The graph of \( f \) is that of \( -3\ln(x +3) \) shifted 2 units up and therefore the range is also given by the interval \( (-\infty , +\infty) \).

\( x^2 \) is a quantity which may be zero or positive and therefore we can write

\( x^2 \geq 0 \)

add 4 to both sides of the inequality to obtain

\( x^2 + 4 \geq 4 \)

Divide both side of the inequality \( x^2 + 4 \geq 4 \) by the positive quantity \( 4(x^2 + 4) \) to obtain

\( \dfrac{1}{4} \geq \dfrac{1}{x^2 + 4} \)

The right side of the inequality is equal to \( f(x) \). Hence the above inequality may be written as

\( f(x) \leq \dfrac{1}{4} \)

Because \( \dfrac{1}{x^2 + 4} \) is always positive and never zero but may be very close to zero as \( x \) increases or decreases indefinitely , the range of \( f \) is given by the interval \( (0; \dfrac{1}{4}) \)

Note that \( x^2 + 4x + 4 = (x + 2)^2 \). Therefore

\( f(x) = \sqrt{x^2 + 4x + 4} - 6 = \sqrt{(x + 2)^2} - 6 = |x + 2| - 6 \)

The range of \( |x + 2| \) is given by the interval \( [0 , +\infty) \). The graph of \( f \) is that of \( |x + 2| \) shifted down by 6 units and therefore the range of is given by the interval \( [-6 , +\infty) \)

From basic trigonometry we know that the range of values of sine function is \( [-1 , 1] \).
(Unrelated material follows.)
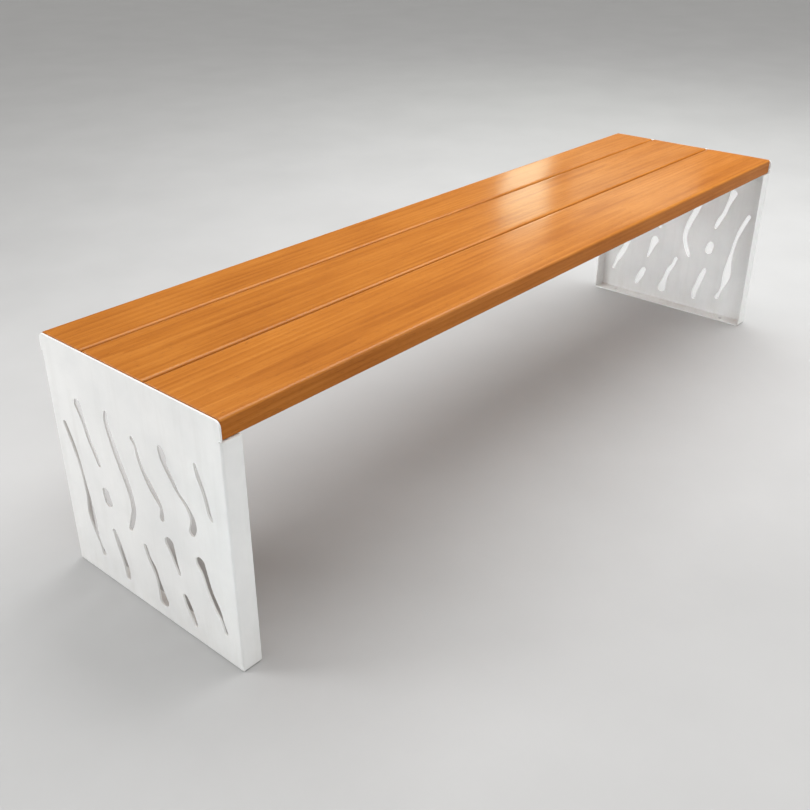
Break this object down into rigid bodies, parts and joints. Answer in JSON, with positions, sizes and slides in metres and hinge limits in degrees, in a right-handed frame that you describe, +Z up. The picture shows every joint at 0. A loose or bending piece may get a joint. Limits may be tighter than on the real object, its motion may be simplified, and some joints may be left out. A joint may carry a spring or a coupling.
{
  "type": "backless bench",
  "caption": "Backless outdoor bench: timber planks on folded sheet-steel end panels with wavy cut-out slots and holes for ground anchors.",
  "frame": {"origin": "on the ground, under the middle of the bench", "axes": "+X along the seat, -Y towards the front, +Z up"},
  "size_m": [1.8, 0.45, 0.45],
  "materials": {
    "white_powder_coat": "satin white powder coat",
    "varnished_timber": "satin orange-brown varnish",
    "stainless_steel": "plain stainless steel"
  },
  "bodies": {
    "root": {"end_panel_left": "white_powder_coat", "end_panel_right": "white_powder_coat", "seat_rest_left": "white_powder_coat", "seat_rest_right": "white_powder_coat", "welds_left": "white_powder_coat", "welds_right": "white_powder_coat", "plank_front": "varnished_timber", "plank_middle": "varnished_timber", "plank_rear": "varnished_timber", "cross_tie_left": "white_powder_coat", "cross_tie_centre": "white_powder_coat", "cross_tie_right": "white_powder_coat", "rest_screws_left": "stainless_steel", "rest_screws_right": "stainless_steel", "rest_washers_left": "stainless_steel", "rest_washers_right": "stainless_steel", "tie_screws_left": "stainless_steel", "tie_screws_centre": "stainless_steel", "tie_screws_right": "stainless_steel", "tie_washers_left": "stainless_steel", "tie_washers_centre": "stainless_steel", "tie_washers_right": "stainless_steel"}
  },
  "joints": []
}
Hence

\( -1 \leq \sin(3x - \pi) \leq 1 \)

Multiply all terms by -2; change symbols of inequalities and add 1.5 to all terms

\( 2 + 1.5 \geq -2\sin(3x - \pi) + 1.5 \geq -2 + 1.5 \)

Simplify and rewrite as

\( -0.5 \leq f(x) \leq 3.5 \) which gives the range of \( f \) as the interval \( [-0.5 , 3.5] \).